Nuestro México tiene muchos rostros, algunos nos provocan, entre otros, sentimientos de gozo, placer, admiración, satisfacción, otros nos conducen al miedo, incertidumbre, enojo, rabia, impotencia, indignación. Un rostro que ha estado presente en toda nuestra historia, es la pobreza, misma que al observarla en el espejo social, solemos solo mirarla de reojo, desviar la vista, cerrar los ojos, experimentar un sentimiento de compasión o deformar su realidad con falsas creencias y prejuicios. Mirar de frente al pobre, a la persona concreta, al desposeído, a ese ser humano que parece no tener recursos materiales que ofrecernos, nos confronta, nos conmueve y a algunos les provoca “rechazo, aversión y miedo”, eso que hoy llamamos aporofobia: miedo y rechazo al pobre.
A principios de los años cincuenta del siglo pasado, el antropólogo Oscar Lewis, publicó un libro intitulado “Antropología de la pobreza, cinco familias”, en esta obra, el autor describe, utilizando el método fenomenológico, la vida cotidiana de cinco familias que emigraron de pequeñas comunidades rurales para instalarse en la creciente ciudad de México. Los llamados jefes de familia vivieron de niños la revolución mexicana y sus promesas de justicia social y bienestar para todos. En su presente, al momento de emigrar, rondaban los 50 años y seguían siendo pobres, sin mayor esperanza que sobrevivir el día a día, mal alimentados, hacinados, analfabetas, muy distantes del progreso prometido. Como estas cinco familias, en esa época, cientos de miles más, abandonaron su vida en sus comunidades rurales y se fueron a probar suerte en las grandes ciudades. Se marcharon del campo llevando consigo su lenguaje, su forma de pensar, su organización familiar y social, sus costumbres y hábitos de alimentación, su vida religiosa. Fue una época de grandes transformaciones y de explosión demográfica, la ciudad de México, por ejemplo, pasó de tener un millón y medio de habitantes en 1940 a cuatro millones en 1957.

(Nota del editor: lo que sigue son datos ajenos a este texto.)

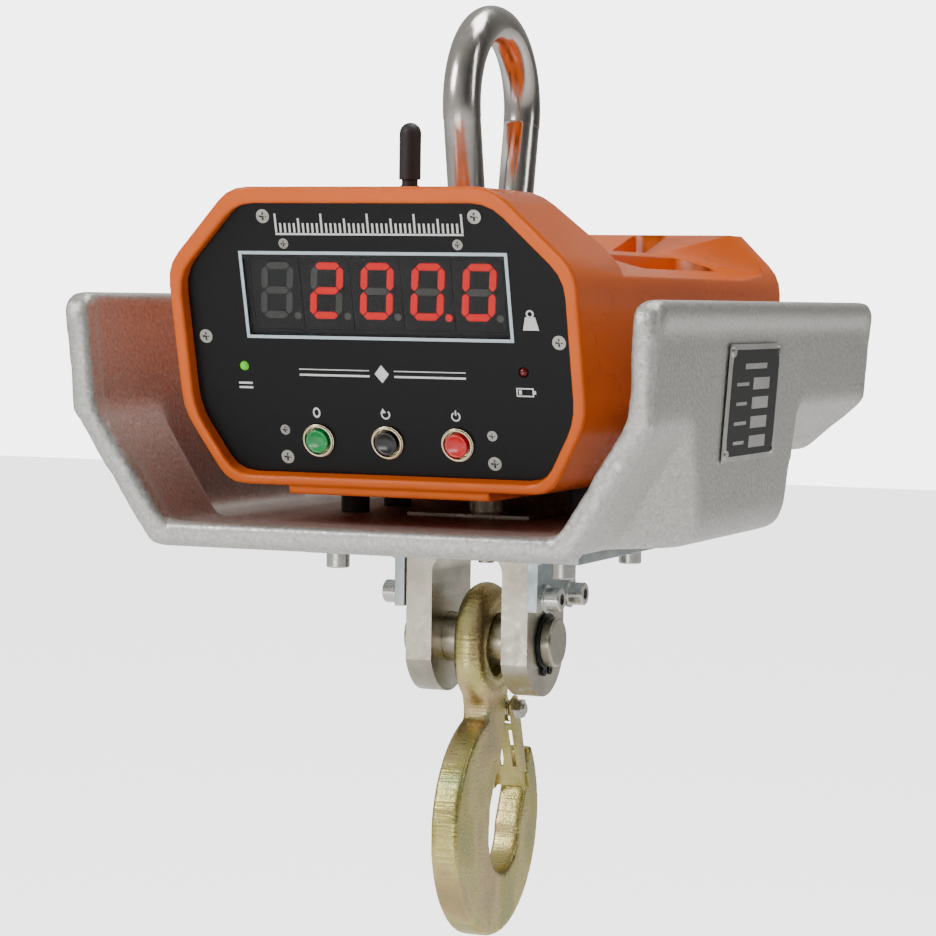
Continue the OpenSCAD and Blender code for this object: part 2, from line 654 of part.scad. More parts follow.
module casing() color("orangered") hang() difference() {
    union() {
        difference() {
            union() {
                case_form(0, bezel_proud);
                intersection() {
                    translate([-belly_x, -300, casing_low - belly_drop]) cube([2 * belly_x, 300 + bulge_rear - 30, 20]);
                    along_x(-case_x, case_x)
                        polygon([[face_y(casing_low - belly_drop, bezel_proud - 1), casing_low - belly_drop],
                                 [face_y(hood_h, bezel_proud - 1), hood_h], [90, hood_h],
                                 [90, casing_low - belly_drop]]);
                }
            }
            difference() {
                case_form(wall, -panel_t - 3);
                recesses(wall);
            }
        }
        // bosses for the screws from the tray, and for the rear cover
        for (x = [-1, 1], y = case_screw_y) translate([x * case_screw_x, y, casing_low + 0.5]) cylinder(d = 15, h = 14);
        for (p = cover_screws) translate([p[0], casing_rear - 12, cover_z + p[1]]) rod_y(4.5, 0, 11.5);
        for (s = [-1, 1], p = big_screws) on_panel() translate([s * p[0], p[1], -panel_t - 14]) cylinder(r = 4.5, h = 13);
    }
    // panel seat and the opening behind it
    on_panel() translate([0, 0, -panel_t]) linear_extrude(60) panel_outline(-slip);
    on_panel() translate([0, 0, -12]) linear_extrude(20) panel_outline(15);
    on_panel() translate([-2.5 * digit_pitch - 1, window_v - digit_l / 2 - 1, -14])
        cube([5 * digit_pitch + 2, digit_l + 2, 14]);
    on_panel() translate([-button_pitch - 13, button_v - 13, -12]) cube([2 * button_pitch + 26, 20, 15]);
    for (s = [-1, 1], p = big_screws) on_panel() translate([s * p[0], p[1], -panel_t - 12]) cylinder(d = 4, h = 30);
    recesses(0);
    leg_slots();
    for (x = [-1, 1], y = case_screw_y) translate([x * case_screw_x, y, casing_low - 10]) cylinder(d = case_screw_d, h = 22);
    for (p = cover_screws) translate([p[0], 0, cover_z + p[1]]) rod_y(2, casing_rear - 10, casing_rear + 10);
    translate([0, casing_rear, cover_z]) cube([cover_w - 26, 40, cover_h - 24], center = true);
    translate([socket_x, 0, cover_z]) rod_y(8.1, casing_rear - 20, casing_rear + 10);
    translate([antenna_x, 0, saddle_h - 20]) cylinder(r = 4, h = 40);
    translate([0, 0, casing_low - 20]) cylinder(d = stud_d * 1.5 / cos(30) + 6, h = 30);
}

module casing_spacers() color("dimgray") hang()
    for (x = [-1, 1], y = case_screw_y) translate([x * case_screw_x, y, tray_in]) difference() {
        cylinder(d = 16, h = casing_low - tray_in);
        translate([0, 0, -1]) cylinder(d = case_screw_d + 2 * slip, h = 40);
    }

module casing_screws() color("silver") hang() for (x = [-1, 1], y = case_screw_y)
    translate([x * case_screw_x, y, floor_z + 7]) cap_screw(case_screw_d, casing_low - floor_z + 3);

module rear_cover() color("orangered") hang() difference() {
    translate([0, casing_rear + 3.5, cover_z]) rotate([90, 0, 0]) linear_extrude(2.5) round_rect(cover_w, cover_h, 8);
    for (p = cover_screws) translate([p[0], 0, cover_z + p[1]]) rod_y(2 + screw_gap / 2, casing_rear, casing_rear + 10);
}

module rear_gasket() color("black") hang() translate([0, casing_rear + 1, cover_z]) rotate([90, 0, 0])
    linear_extrude(1) difference() {
        round_rect(cover_w - 1, cover_h - 1, 7.5);
        square([cover_w - 26, cover_h - 24], center = true);
        for (p = cover_screws) translate(p) circle(2.5);
    }

module rear_cover_screws() color("silver") hang()
    for (p = cover_screws) translate([p[0], casing_rear + 3.5, cover_z + p[1]]) rotate([90, 0, 0]) {
        difference() {
            translate([0, 0, -2.2]) cylinder(r = 3.6, h = 2.2);
            for (a = [0, 90]) rotate(a) translate([-2, -0.45, -3]) cube([4, 0.9, 1.8]);
        }
        cylinder(r = 2, h = 12);
    }

/* ---- display panel ---- */

module front_panel() color("#26262a") hang() on_panel() difference() {
    translate([0, 0, -panel_t]) linear_extrude(panel_t) panel_outline(0);
    translate([0, window_v, -panel_t - 1]) linear_extrude(10) round_rect(window_w, window_l, 3);
    for (s = [-1, 1], p = big_screws) translate([s * p[0], p[1], 0]) {
        translate([0, 0, -10]) cylinder(r = 2.1, h = 20);
        translate([0, 0, -1.8]) cylinder(d1 = 4, d2 = 7.7, h = 1.9, $fn = 40);
    }
    for (s = [-1, 1], p = small_screws) translate([s * p[0], p[1], 0]) {
        translate([0, 0, -10]) cylinder(r = 1.6, h = 20);
        translate([0, 0, -1.35]) cylinder(d1 = 3, d2 = 5.9, h = 1.45, $fn = 40);
    }
    for (i = [-1:1]) translate([i * button_pitch, button_v, -10]) cylinder(r = barrel_r + 0.1, h = 20);
    for (s = [-1, 1]) translate([s * lamp_x, lamp_v, -10]) cylinder(r = 2.8, h = 20);
}

module display_window() color([0.1, 0.1, 0.12, 0.5]) hang() on_panel() translate([0, window_v, -panel_t + 0.2])
    linear_extrude(panel_t - 0.8) round_rect(window_w - 2 * slip, window_l - 2 * slip, 3 - slip);

digit_back = -panel_t - 9;
module digit_modules() color("#303030") hang() on_panel() for (i = [-2:2])
    translate([i * digit_pitch - digit_w / 2, window_v - digit_l / 2, digit_back]) cube([digit_w, digit_l, 8.8]);

module display_board() color("seagreen") hang() on_panel()
    translate([-2.5 * digit_pitch - 3, window_v - digit_l / 2 - 3, digit_back - 1.7])
        cube([5 * digit_pitch + 6, digit_l + 6, 1.6]);

board_w = -36;
module main_board() color("seagreen") hang() on_panel() difference() {
    translate([-board_x, -42, board_w - 1.6]) cube([2 * board_x, 124, 1.6]);
    for (s = [-1, 1], p = small_screws) translate([s * p[0], p[1], board_w - 5]) cylinder(r = 1.6, h = 10);
}

module board_standoffs() color("goldenrod") hang() on_panel()
    for (s = [-1, 1], p = small_screws) translate([s * p[0], p[1], 0]) difference() {
        union() {
            translate([0, 0, board_w]) linear_extrude(-panel_t - board_w) hexagon(5.5);
            translate([0, 0, board_w - 5]) cylinder(r = 1.5, h = 6);
        }
        translate([0, 0, -panel_t - 10]) cylinder(r = 1.5, h = 20);
    }

module panel_screws_large() color("silver") hang() on_panel()
    for (s = [-1, 1], p = big_screws) translate([s * p[0], p[1], 0]) panel_screw(4, 12);

module panel_screws_small() color("silver") hang() on_panel()
    for (s = [-1, 1], p = small_screws) translate([s * p[0], p[1], 0]) panel_screw(3, 10);

module lamp() {
    translate([0, 0, -7]) cylinder(r = 2.5, h = 6);
    translate([0, 0, -1]) intersection() {
        sphere(2.5);
        cylinder(r = 3, h = 3);
    }
    translate([0, 0, -panel_t - 5]) cylinder(r = 4, h = 4.8);
}
module steady_lamp() color("limegreen") hang() on_panel() translate([-lamp_x, lamp_v, 0]) lamp();
module battery_lamp() color("darkred") hang() on_panel() translate([lamp_x, lamp_v, 0]) lamp();

barrel_len = 17;
barrel_r = 8;
well_r = 7.5;
well_depth = 2.5;
cap_proud = 3.8;
module button_bezels() color("goldenrod") hang() on_panel() for (i = [-1:1]) translate([i * button_pitch, button_v, 0])
    rotate_extrude() {
        translate([cap_d / 2 + slip, -barrel_len]) square([barrel_r - cap_d / 2 - slip, barrel_len - well_depth]);
        translate([well_r, -barrel_len]) square([barrel_r - well_r, barrel_len + 1]);
        translate([well_r, 0.01]) square([button_d / 2 - well_r, 1.6]);
        translate([well_r, 0.01]) square([button_d / 2 - well_r - 0.5, 2.4]);
    }

module button_nuts() color("silver") hang() on_panel() for (i = [-1:1]) translate([i * button_pitch, button_v, -panel_t - 3.1])
    difference() {
        linear_extrude(3) hexagon(20);
        translate([0, 0, -1]) cylinder(r = barrel_r, h = 6);
    }

// Round cap with a dished top
module cap() difference() {
    translate([0, 0, -9]) cylinder(d = cap_d, h = 9 + cap_proud);
    translate([0, 0, cap_proud + 15]) sphere(16, $fn = 96);
}
module cap_green() color("green") hang() on_panel() translate([-button_pitch, button_v, 0]) cap();
module cap_black() color("#141414") hang() on_panel() translate([0, button_v, 0]) cap();
module cap_red() color("red") hang() on_panel() translate([button_pitch, button_v, 0]) cap();

module button_switches() color("#202020") hang() on_panel() for (i = [-1:1]) translate([i * button_pitch, button_v, 0]) {
    translate([0, 0, -barrel_len]) cylinder(d = cap_d, h = 5);
    translate([0, 0, -barrel_len - 12]) cylinder(d = 15, h = 12);
    for (s = [-1, 1]) translate([s * 4 - 1.4, -0.4, -barrel_len - 18]) cube([2.8, 0.8, 6.5]);
}

/* ---- inside and on the casing ---- */

battery_w = 2 * (case_x - 64);
battery_l = 46;
battery_h = 70;
battery_y = 112;
module battery() color("dimgray") hang() translate([-battery_w / 2, battery_y, rear_low + wall + 2]) {
    cube([battery_w, battery_l, battery_h - 8]);
    translate([4, 4, 0]) cube([battery_w - 8, battery_l - 8, battery_h - 4]);
}

module battery_bracket() color("silver") hang() translate([0, battery_y - 2, rear_low + wall + 0.1]) {
    difference() {
        translate([-battery_w / 2 - 3, 0, 0]) cube([battery_w + 6, battery_l + 4, 34]);
        translate([-battery_w / 2 - 0.5, -1, 1.8]) cube([battery_w + 1, battery_l + 10, 50]);
        translate([0, 24, 0]) cube([60, 24, 10], center = true);
    }
}

module charging_socket() color("silver") hang() translate([socket_x, 0, cover_z]) difference() {
    union() {
        rod_y(8, casing_rear - 14, casing_rear + 0.1);
        rod_y(10, casing_rear + 0.1, casing_rear + 3);
    }
    rod_y(5.5, casing_rear - 8, casing_rear + 6);
}

module radio_module() color("seagreen") hang() translate([antenna_x - 14, -12, saddle_h - 19.6]) {
    cube([40, 26, 1.6]);
    translate([6, 4, 1.6]) cube([28, 18, 5]);
}

module antenna_base() color("silver") hang() translate([antenna_x, 0, saddle_h]) {
    difference() {
        linear_extrude(3) hexagon(11);
        translate([0, 0, -1]) cylinder(r = 4, h = 10);
    }
    translate([0, 0, -13]) cylinder(r = 4, h = 17.9);
}

module antenna() color("black") hang() translate([antenna_x, 0, saddle_h + 5]) {
    cylinder(r = 4.6, h = 36);
    for (i = [0:4]) translate([0, 0, 3 + i * 6]) cylinder(r = 5.4, h = 3.6);
    translate([0, 0, 34]) cylinder(r = 6.2, h = 26);
    translate([0, 0, 60]) sphere(6.2);
}

// Tube swept along a few hand-set points
function along(p, i) = unit(p[min(i + 1, len(p) - 1)] - p[max(i - 1, 0)]);
function ring(p, i, r, n) = let (t = along(p, i), u = unit(cross(t, [0, 0.1, 1])), v = cross(t, u))
    [for (k = [0:n - 1]) p[i] + r * (cos(k * 360 / n) * u + sin(k * 360 / n) * v)];
module tube(p, r, n) polyhedron(
    points = [for (i = [0:len(p) - 1]) each ring(p, i, r, n)],
    faces = concat([[for (k = [0:n - 1]) k]],
        [for (i = [0:len(p) - 2], k = [0:n - 1]) [i * n + k, (i + 1) * n + k, (i + 1) * n + (k + 1) % n, i * n + (k + 1) % n]],
        [[for (k = [n - 1:-1:0]) (len(p) - 1) * n + k]]));

cable_route = [[20, -23.2, 150], [20, -30, 150], [20, -38, 148], [20, -47, 143], [20, -57, 138], [20, -67, 136],
               [20, -77, 138], [20, -87, 143], [20, -96, 148], [20, -104, 150], [20, -110.2, 150]];
module cell_cable() color("#222222") hang() tube(cable_route, 2.4, 10);

/* ---- data plate ---- */

name_w = 94;
name_l = 63;
name_y = -16;
name_z = 138.5;
name_rivets = [for (y = [-1, 1], z = [-1, 1]) [y * (name_w / 2 - 4), z * (name_l / 2 - 4)]];
module on_wall() translate([wall_x(name_z), name_y, name_z]) rotate([0, atan(0.07), 0]) rotate([90, 0, 90]) children();

module nameplate() color("silver") hang() on_wall() difference() {
    translate([0, 0, 0.02]) linear_extrude(1) round_rect(name_w, name_l, 2);
    for (p = name_rivets) translate([p[0], p[1], -1]) cylinder(r = 1.5, h = 4);
}

module nameplate_rivets() color("white") hang() on_wall() for (p = name_rivets) translate([p[0], p[1], 0.02]) {
    cylinder(r = 1.5, h = 1.2);
    translate([0, 0, 1.0]) cylinder(r = 2.6, h = 0.9);
}

shackle_bow();
shackle_pin();
shackle_nut();
shackle_cotter();
load_cell();
fork_stud();
stud_lock_nut();
fork();
hook_pin();
hook_pin_circlips();
hook();
latch();
latch_bolt();
latch_nut();
latch_spring();
tray();
tray_plate();
plate_screws();
ear_screws();
ear_washers();
casing();
casing_spacers();
casing_screws();
rear_cover();
rear_gasket();
rear_cover_screws();
front_panel();
display_window();
digit_modules();
display_board();
main_board();
board_standoffs();
panel_screws_large();
panel_screws_small();
steady_lamp();
battery_lamp();
button_bezels();
button_nuts();
cap_green();
cap_black();
cap_red();
button_switches();
battery();
battery_bracket();
charging_socket();
radio_module();
antenna_base();
antenna();
cell_cable();
nameplate();
nameplate_rivets();
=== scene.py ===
from math import atan, cos, pi, radians, sin

import bmesh
import bpy
from mathutils import Matrix, Vector, noise
from mathutils.bvhtree import BVHTree


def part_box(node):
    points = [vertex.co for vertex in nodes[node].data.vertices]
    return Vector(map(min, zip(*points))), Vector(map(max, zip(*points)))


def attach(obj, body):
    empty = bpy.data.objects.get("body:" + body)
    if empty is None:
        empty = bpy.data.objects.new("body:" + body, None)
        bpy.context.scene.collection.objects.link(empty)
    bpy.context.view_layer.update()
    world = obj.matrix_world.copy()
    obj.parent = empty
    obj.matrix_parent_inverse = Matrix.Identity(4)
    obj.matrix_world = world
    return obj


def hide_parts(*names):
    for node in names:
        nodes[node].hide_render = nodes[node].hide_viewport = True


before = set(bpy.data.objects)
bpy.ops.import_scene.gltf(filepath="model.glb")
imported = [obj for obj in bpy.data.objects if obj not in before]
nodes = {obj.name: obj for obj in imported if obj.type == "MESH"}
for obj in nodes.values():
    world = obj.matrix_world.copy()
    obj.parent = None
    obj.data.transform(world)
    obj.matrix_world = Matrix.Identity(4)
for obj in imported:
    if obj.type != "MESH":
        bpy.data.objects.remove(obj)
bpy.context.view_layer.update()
MM = 0.001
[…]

Cuatro de los migrantes del estudio de Lewis, pasaron de la pobreza rural a la pobreza en las periferias de la gran ciudad, solo una familia logró escalar económicamente. No obstante, el país tuvo algunos avances que en conjunto permitieron que algunos millones de mexicanos dejaran la pobreza extrema y pasaran a una pobreza moderada. Los hijos de estas cinco familias superaron los niveles educativos de sus padres y sin duda tuvieron una vida menos dura que los mismos.
Los nuevos millones de nuevos habitantes de la ciudad fueron modificando sus hábitos culturales y al estilo de la época adquirieron los impuestos por la televisión con su ideal de vida norteamericana. Describe el autor: “cada vez más, aumenta el número de población rural que duerme en camas en lugar de dormir en el suelo, usan zapatos en lugar de huaraches o en lugar de ir descalzos, usan pantalones comprados en la tienda en lugar de los calzones blancos de hechura hogareña, muelen su maíz en el molino, beben cerveza en lugar de pulque…del algodón al nailon y del mezcal al whisky”.
70 años han transcurrido y nuestro País sigue entrampado en la misma realidad: la migración hacia las ciudades no ha parado, las urbes crujen; más de la mitad de la población sigue viviendo en la pobreza, ya sea alimentaria, patrimonial o de capacidades y cerca de diez millones de mexicanos viven en pobreza extrema, misma que se ensaña con la población indígena, adultos mayores, personas con discapacidad, mujeres y niños.
La pandemia que sufrimos actualmente, sin duda profundizará el estado de pobreza de millones de compatriotas y otros tantos, por sus ingresos vulnerables, se sumarán a esa trágica lista. Urge que desde la política se prueben otros caminos, que se atemperen un poco las terribles desigualdades, se atienda a los más vulnerables, se fortalezcan las clases medias. Es indispensable que todos nos miremos de frente en el espejo común y hagamos nuestra parte.